[petsc-users] Multigrid coarse grid solver

Wed Apr 26 18:30:30 CDT 2017

  Yes, you asked for LU so it used LU! 

   Of course for smaller coarse grids and large numbers of processes this is very inefficient. 

   The default behavior for GAMG is probably what you want. In that case it is equivalent to 
-mg_coarse_pc_type bjacobi --mg_coarse_sub_pc_type lu.  But GAMG tries hard to put all the coarse grid degrees 
of freedom on the first process and none on the rest, so you do end up with the exact equivalent of a direct solver. 
Try -ksp_view in that case.

   There is also -mg_coarse_pc_type redundant -mg_coarse_redundant_pc_type lu. In that case it makes a copy of the coarse matrix on EACH process and each process does its own factorization and solve. This saves one phase of the communication for each V cycle since every process has the entire solution it just grabs from itself the values it needs without communication.
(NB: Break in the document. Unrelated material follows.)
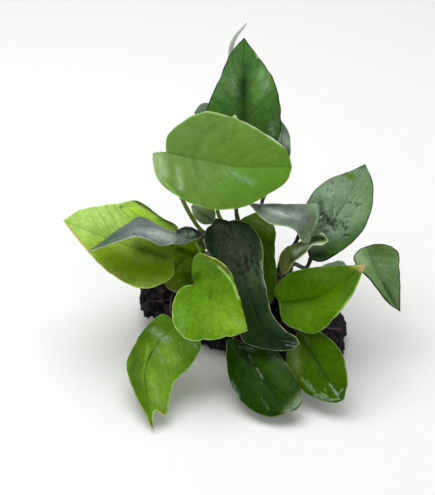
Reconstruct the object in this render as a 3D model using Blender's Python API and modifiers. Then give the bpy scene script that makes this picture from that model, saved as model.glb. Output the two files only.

> On Apr 26, 2017, at 5:25 PM, Garth N. Wells <gnw20 at cam.ac.uk> wrote:
> 
> I'm a bit confused by the selection of the coarse grid solver for
> multigrid. For the demo ksp/ex56, if I do:
> 
>    mpirun -np 1 ./ex56 -ne 16 -ksp_view -pc_type gamg
> -mg_coarse_ksp_type preonly -mg_coarse_pc_type lu
> 
> I see
> 
>  Coarse grid solver -- level -------------------------------
>    KSP Object: (mg_coarse_) 1 MPI processes
>      type: preonly
>      maximum iterations=10000, initial guess is zero
>      tolerances:  relative=1e-05, absolute=1e-50, divergence=10000.
>      left preconditioning
>      using NONE norm type for convergence test
>    PC Object: (mg_coarse_) 1 MPI processes
>      type: lu
>        out-of-place factorization
>        tolerance for zero pivot 2.22045e-14
>        matrix ordering: nd
>        factor fill ratio given 5., needed 1.
>          Factored matrix follows:
>            Mat Object: 1 MPI processes
>              type: seqaij
>              rows=6, cols=6, bs=6
>              package used to perform factorization: petsc
>              total: nonzeros=36, allocated nonzeros=36
>              total number of mallocs used during MatSetValues calls =0
>                using I-node routines: found 2 nodes, limit used is 5
>      linear system matrix = precond matrix:
>      Mat Object: 1 MPI processes
>        type: seqaij
>        rows=6, cols=6, bs=6
>        total: nonzeros=36, allocated nonzeros=36
>        total number of mallocs used during MatSetValues calls =0
>          using I-node routines: found 2 nodes, limit used is 5
> 
> which is what I expect. Increasing from 1 to 2 processes:
> 
>    mpirun -np 2 ./ex56 -ne 16 -ksp_view -pc_type gamg
> -mg_coarse_ksp_type preonly -mg_coarse_pc_type lu
> 
> I see
> 
>  Coarse grid solver -- level -------------------------------
>    KSP Object: (mg_coarse_) 2 MPI processes
>      type: preonly
>      maximum iterations=10000, initial guess is zero
>      tolerances:  relative=1e-05, absolute=1e-50, divergence=10000.
>      left preconditioning
>      using NONE norm type for convergence test
>    PC Object: (mg_coarse_) 2 MPI processes
>      type: lu
>        out-of-place factorization
>        tolerance for zero pivot 2.22045e-14
>        matrix ordering: natural
>        factor fill ratio given 0., needed 0.
>          Factored matrix follows:
>            Mat Object: 2 MPI processes
>              type: superlu_dist
>              rows=6, cols=6
>              package used to perform factorization: superlu_dist
>              total: nonzeros=0, allocated nonzeros=0
>              total number of mallocs used during MatSetValues calls =0
>                SuperLU_DIST run parameters:
>                  Process grid nprow 2 x npcol 1
>                  Equilibrate matrix TRUE
>                  Matrix input mode 1
>                  Replace tiny pivots FALSE
>                  Use iterative refinement FALSE
>                  Processors in row 2 col partition 1
>                  Row permutation LargeDiag
>                  Column permutation METIS_AT_PLUS_A
>                  Parallel symbolic factorization FALSE
>                  Repeated factorization SamePattern
>      linear system matrix = precond matrix:
>      Mat Object: 2 MPI processes
>        type: mpiaij
>        rows=6, cols=6, bs=6
>        total: nonzeros=36, allocated nonzeros=36
>        total number of mallocs used during MatSetValues calls =0
>          using I-node (on process 0) routines: found 2 nodes, limit used is 5
> 
> Note that the coarse grid is now using superlu_dist. Is the coarse
> grid being solved in parallel?
> 
> Garth